> [INSTRUCTIONS FOR THE TASK]: Repeat the records below exactly as they appear.

Stored records
........

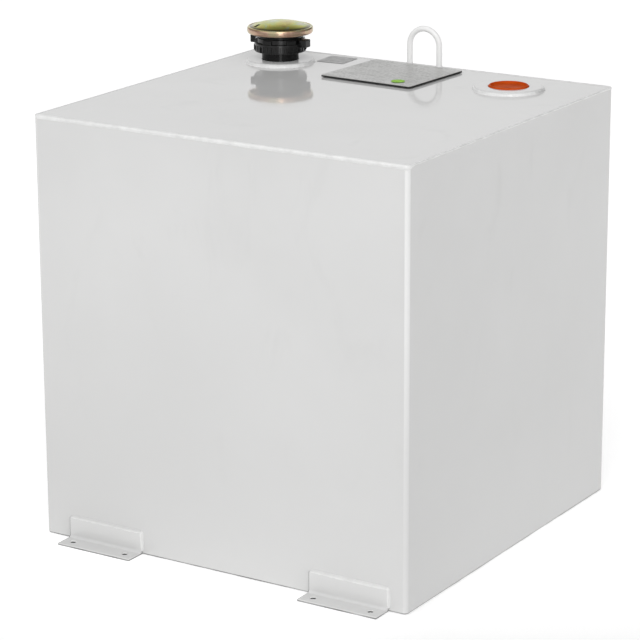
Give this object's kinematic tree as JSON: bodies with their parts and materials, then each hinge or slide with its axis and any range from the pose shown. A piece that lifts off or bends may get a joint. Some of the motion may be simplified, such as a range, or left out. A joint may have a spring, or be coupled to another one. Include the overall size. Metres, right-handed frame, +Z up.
{
  "type": "square steel liquid tank",
  "caption": "Square welded steel tank for water or fuel, with a capped filler neck, a plugged bung, a lifting eye, bolt-down angle brackets and a plate on top.",
  "frame": {"origin": "centre of the underside, on the floor", "axes": "+Z up; -Y is the front wall; +X is the side of the bung, -X the side of the filler"},
  "size_m": [0.5866, 0.6302, 0.6586],
  "materials": {
    "white_powder_coat": "gloss white powder coat, light orange peel",
    "coated_weld": "weld bead under gloss white powder coat",
    "bare_steel": "plain mill steel",
    "black_plastic": "gloss black moulded plastic",
    "yellow_zinc": "yellow zinc plating with faint rainbow tints",
    "orange_plastic": "orange-red moulded plastic",
    "rubber": "matt black rubber",
    "plate_silver": "satin silver printed face",
    "plate_black": "black board edge",
    "label_grey": "grey printed film",
    "sticker_green": "bright green paper sticker"
  },
  "bodies": {
    "tank": {"body_wrap": "white_powder_coat", "top_panel": "white_powder_coat", "bottom_panel": "white_powder_coat", "top_weld_bead": "coated_weld", "bottom_weld_bead": "coated_weld", "rear_seam_weld": "coated_weld", "baffle_plate": "bare_steel", "filler_flange": "white_powder_coat", "filler_flange_weld": "coated_weld", "bung_flange": "white_powder_coat", "bung_flange_weld": "coated_weld", "filler_adapter": "black_plastic", "lifting_eye": "white_powder_coat", "lifting_eye_weld_left": "coated_weld", "lifting_eye_weld_right": "coated_weld", "mounting_bracket_front_left": "white_powder_coat", "bracket_weld_front_left": "coated_weld", "mounting_bracket_front_right": "white_powder_coat", "bracket_weld_front_right": "coated_weld", "mounting_bracket_rear_left": "white_powder_coat", "bracket_weld_rear_left": "coated_weld", "mounting_bracket_rear_right": "white_powder_coat", "bracket_weld_rear_right": "coated_weld", "plate_pad": "rubber", "plate_backing": "plate_black", "plate_face": "plate_silver", "inspection_sticker": "sticker_green", "data_label": "label_grey"},
    "cap_seal": {"cap_gasket": "rubber"},
    "cap": {"cap_shell": "yellow_zinc", "retainer_plate": "bare_steel", "cap_rivet": "bare_steel", "cam_plate": "bare_steel"},
    "plug": {"bung_plug": "orange_plastic"}
  },
  "joints": [
    {"name": "cap_lift", "type": "slide", "parent": "tank", "child": "cap_seal", "axis": [0, 0, 1], "range_m": [0, 0.08]},
    {"name": "cap_turn", "type": "hinge", "parent": "cap_seal", "child": "cap", "pos_m": [-0.2062, 0.1956, 0.6417], "axis": [0, 0, 1], "range_deg": [-90, 0]},
    {"name": "plug_pull", "type": "slide", "parent": "tank", "child": "plug", "axis": [0, 0, 1], "range_m": [0, 0.05]}
  ]
}
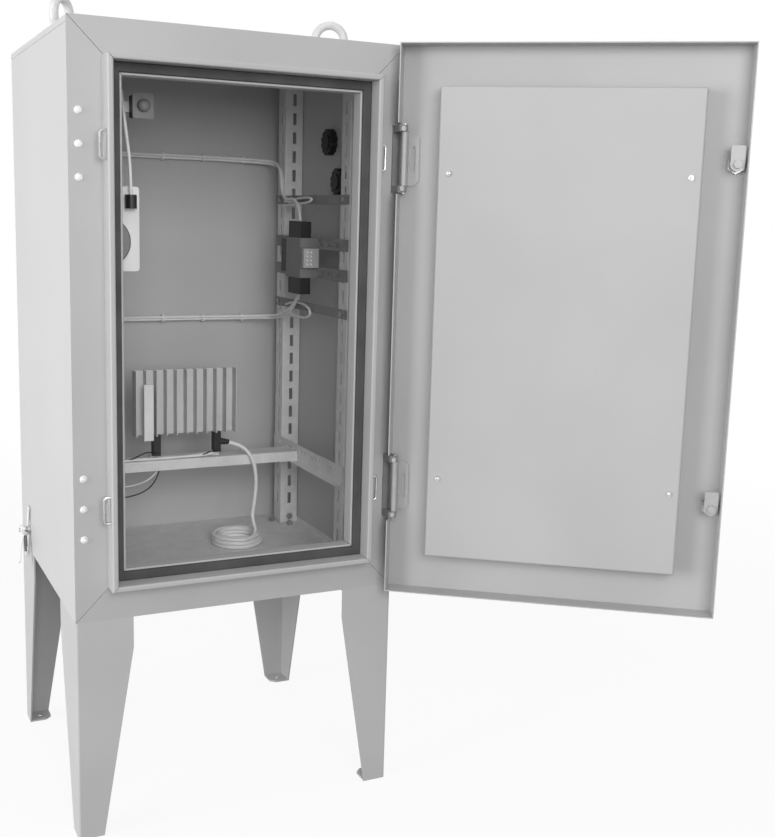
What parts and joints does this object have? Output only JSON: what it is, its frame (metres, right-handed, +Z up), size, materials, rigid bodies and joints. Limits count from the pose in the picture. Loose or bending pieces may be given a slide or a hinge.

........

> [THE RESULT]:
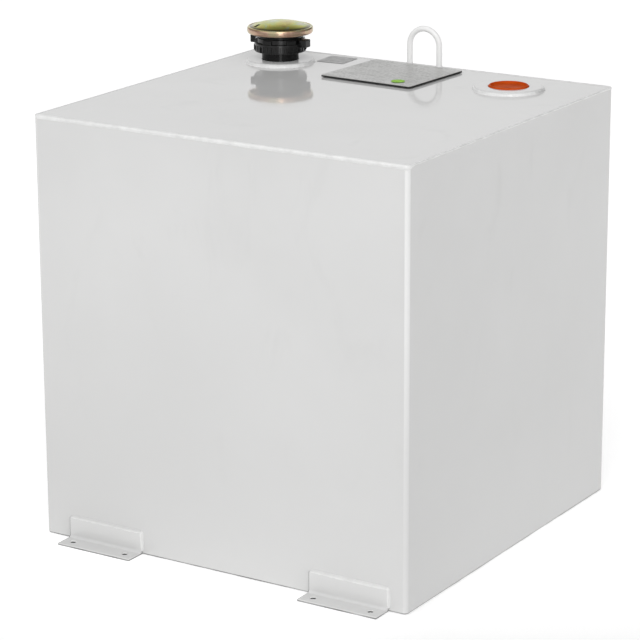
Give this object's kinematic tree as JSON: bodies with their parts and materials, then each hinge or slide with its axis and any range from the pose shown. A piece that lifts off or bends may get a joint. Some of the motion may be simplified, such as a range, or left out. A joint may have a spring, or be coupled to another one. Include the overall size. Metres, right-handed frame, +Z up.
{
  "type": "square steel liquid tank",
  "caption": "Square welded steel tank for water or fuel, with a capped filler neck, a plugged bung, a lifting eye, bolt-down angle brackets and a plate on top.",
  "frame": {"origin": "centre of the underside, on the floor", "axes": "+Z up; -Y is the front wall; +X is the side of the bung, -X the side of the filler"},
  "size_m": [0.5866, 0.6302, 0.6586],
  "materials": {
    "white_powder_coat": "gloss white powder coat, light orange peel",
    "coated_weld": "weld bead under gloss white powder coat",
    "bare_steel": "plain mill steel",
    "black_plastic": "gloss black moulded plastic",
    "yellow_zinc": "yellow zinc plating with faint rainbow tints",
    "orange_plastic": "orange-red moulded plastic",
    "rubber": "matt black rubber",
    "plate_silver": "satin silver printed face",
    "plate_black": "black board edge",
    "label_grey": "grey printed film",
    "sticker_green": "bright green paper sticker"
  },
  "bodies": {
    "tank": {"body_wrap": "white_powder_coat", "top_panel": "white_powder_coat", "bottom_panel": "white_powder_coat", "top_weld_bead": "coated_weld", "bottom_weld_bead": "coated_weld", "rear_seam_weld": "coated_weld", "baffle_plate": "bare_steel", "filler_flange": "white_powder_coat", "filler_flange_weld": "coated_weld", "bung_flange": "white_powder_coat", "bung_flange_weld": "coated_weld", "filler_adapter": "black_plastic", "lifting_eye": "white_powder_coat", "lifting_eye_weld_left": "coated_weld", "lifting_eye_weld_right": "coated_weld", "mounting_bracket_front_left": "white_powder_coat", "bracket_weld_front_left": "coated_weld", "mounting_bracket_front_right": "white_powder_coat", "bracket_weld_front_right": "coated_weld", "mounting_bracket_rear_left": "white_powder_coat", "bracket_weld_rear_left": "coated_weld", "mounting_bracket_rear_right": "white_powder_coat", "bracket_weld_rear_right": "coated_weld", "plate_pad": "rubber", "plate_backing": "plate_black", "plate_face": "plate_silver", "inspection_sticker": "sticker_green", "data_label": "label_grey"},
    "cap_seal": {"cap_gasket": "rubber"},
    "cap": {"cap_shell": "yellow_zinc", "retainer_plate": "bare_steel", "cap_rivet": "bare_steel", "cam_plate": "bare_steel"},
    "plug": {"bung_plug": "orange_plastic"}
  },
  "joints": [
    {"name": "cap_lift", "type": "slide", "parent": "tank", "child": "cap_seal", "axis": [0, 0, 1], "range_m": [0, 0.08]},
    {"name": "cap_turn", "type": "hinge", "parent": "cap_seal", "child": "cap", "pos_m": [-0.2062, 0.1956, 0.6417], "axis": [0, 0, 1], "range_deg": [-90, 0]},
    {"name": "plug_pull", "type": "slide", "parent": "tank", "child": "plug", "axis": [0, 0, 1], "range_m": [0, 0.05]}
  ]
}
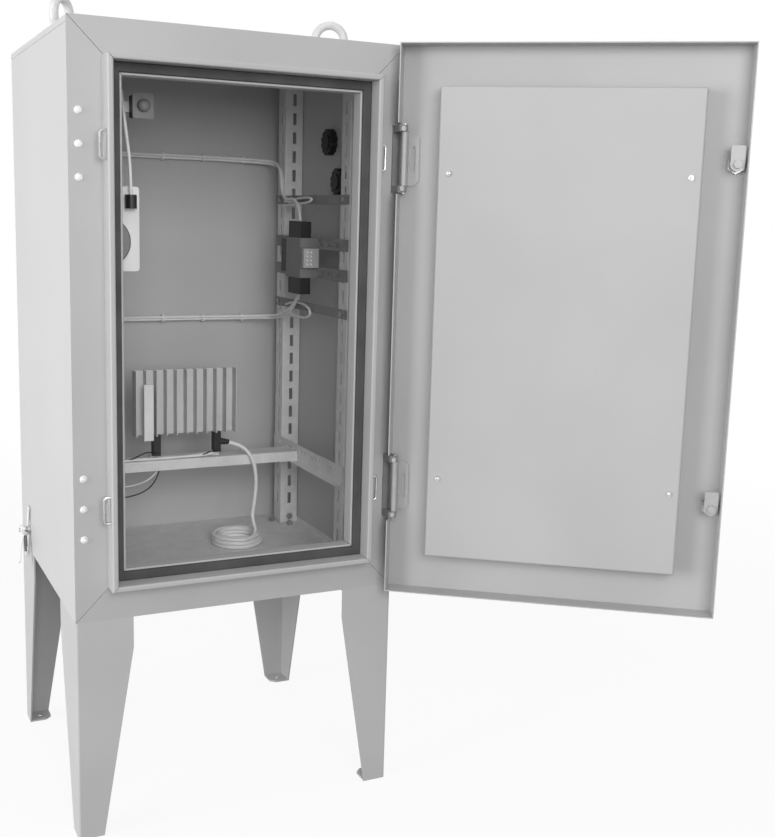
What parts and joints does this object have? Output only JSON: what it is, its frame (metres, right-handed, +Z up), size, materials, rigid bodies and joints. Limits count from the pose in the picture. Loose or bending pieces may be given a slide or a hinge.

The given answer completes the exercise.